Me pasó adelante con una sonrisa y un movimiento de la mano. Me senté al frente y le conté de mis andanzas, de mi profe, de mis sueños de utopía socialista y al final, le entregué la carta para que le echara un oijito, advirtiéndole que no pensaba corregirle ni media coma porque ya estaba lista.
Lo conozco hace 25 años y pocas veces lo he visto tan enojado como esa. Se puso muy muy pálido y apretó los labios. La carta le temblaba en la mano. Me preguntó si era una broma. Le confirmé que estaba hablando muy en serio. Me advirtió que no estaba para chingues. Le aseguré que era mi derecho, constitucional, además. Me preguntó si quería quedarme sin trabajo.
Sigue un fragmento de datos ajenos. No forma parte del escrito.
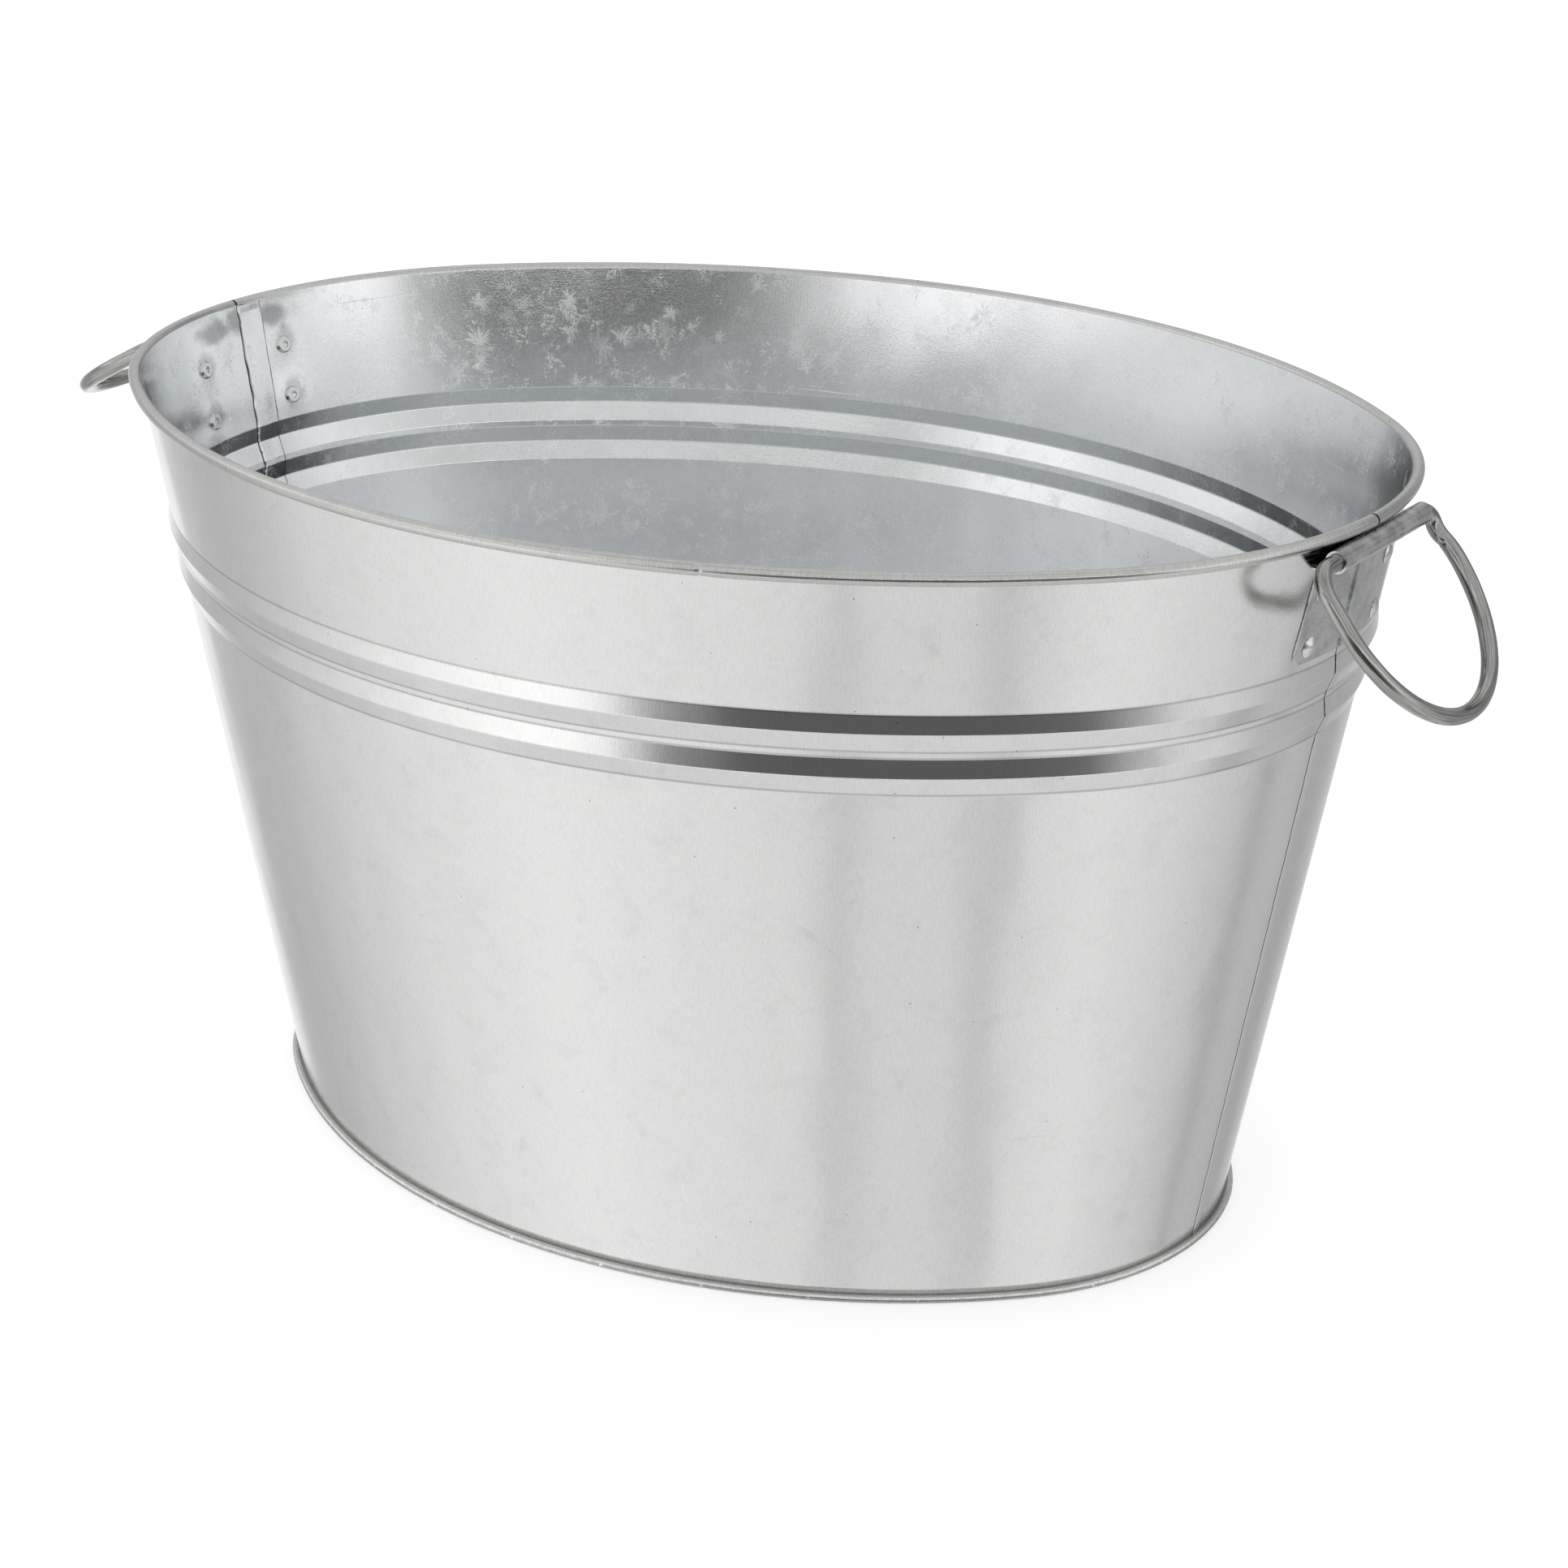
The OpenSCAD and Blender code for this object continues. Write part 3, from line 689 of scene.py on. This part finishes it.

Cuando me di cuenta que me estaba hablando en serio, se me vinieron las lágrimas.
Yo a él lo quería y lo quiero casi como a un papá. No entendía porqué me estaba diciendo eso. Mi trabajo pagaba la U, mis libros, mi ropa, mis pases, mis salidas, mis almuerzos. Desde los 17 años, gracias al salario que me pagaban, era totalmente independiente y no tenía que pedirle plata a nadie. Si hubiera sido más ordenada y no me hubiera echado el salario encima en libros, mamazones y cochinadas (sobre todo de comer); incluso me habría alcanzado para vivir sola. Me pagaban como profesional aunque era una estudiante.
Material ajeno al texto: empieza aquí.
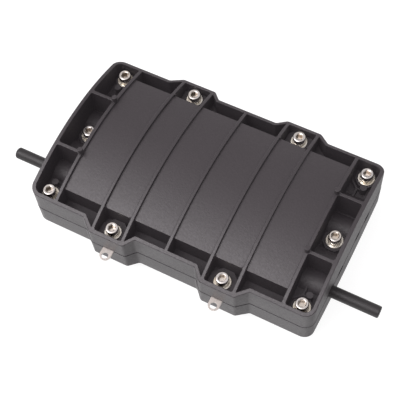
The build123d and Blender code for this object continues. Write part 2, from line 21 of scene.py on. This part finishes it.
# =====================================================================
# Camera at the photograph's angle
# =====================================================================
RIGHT = Vector((0.8865354795, 0.4600217818, -0.0493419352))
DOWN = Vector((0.3840981262, -0.7912530366, -0.4758017040))
AHEAD = Vector((-0.2579211037, 0.4028629946, -0.8781674737))
CAM_POS = Vector((0.268681, -0.434633, 0.981869))
cam_data = bpy.data.cameras.new("Camera")
cam_data.sensor_width = 36.0
cam_data.lens = 88.668
cam_data.shift_x = 0.62 / 400
cam_data.shift_y = -0.63 / 400
cam_data.clip_start = 0.05
cam_data.clip_end = 40.0
cam = bpy.data.objects.new("Camera", cam_data)
scene.collection.objects.link(cam)
rot = Matrix((RIGHT, -DOWN, -AHEAD)).transposed()
cam.matrix_world = Matrix.Translation(CAM_POS) @ rot.to_4x4()
scene.camera = cam
scene.view_settings.view_transform = "Standard"
scene.view_settings.look = "None"
scene.view_settings.exposure = 0.0
scene.view_settings.gamma = 1.0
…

Debo haber pasado toda la tarde encerrada en esa oficina, mientras mi jefe me explicaba con infinita paciencia y cariño, el nivel de riesgo de mi maravillosa idea, la realidad de los sindicatos nacionales, la dinámica de la oficina, la doble moral, la corrupción de los grupos de poder, la manipulación de los más pobres, las intrigas de palacio, lo ilusa, infantil e imprudente que yo era y cómo funcionan las cosas en la vida de las personas grandes.
Nunca volví a ver a mi profe de laboral con los mismos ojos. Nunca le conté de mis intentos fallidos, por un lado, me daba vergüenza, por otro, ya no sabía si confiar o no en ese hombre doctorado en Francia gracias a una beca que decía defender los intereses de los trabajadores pero les cobraba honorarios tan altos que le permitían andar en un Mercedes del año y corbatas de seda italianas con trajes enteros a la medida y relojes de oro. Tenía gustos finos, el camarada. Tampoco inicié una revolución administrativa.
No sería el único intento de emprendimiento que sería arrancado de raíz en esa época. El otro fue cuando me fui al otro extremo del péndulo y convencida de que un derrotado en una sociedad capitalista solo podía optar por integrarse al sistema, instauré en la oficina mi propia pulpería.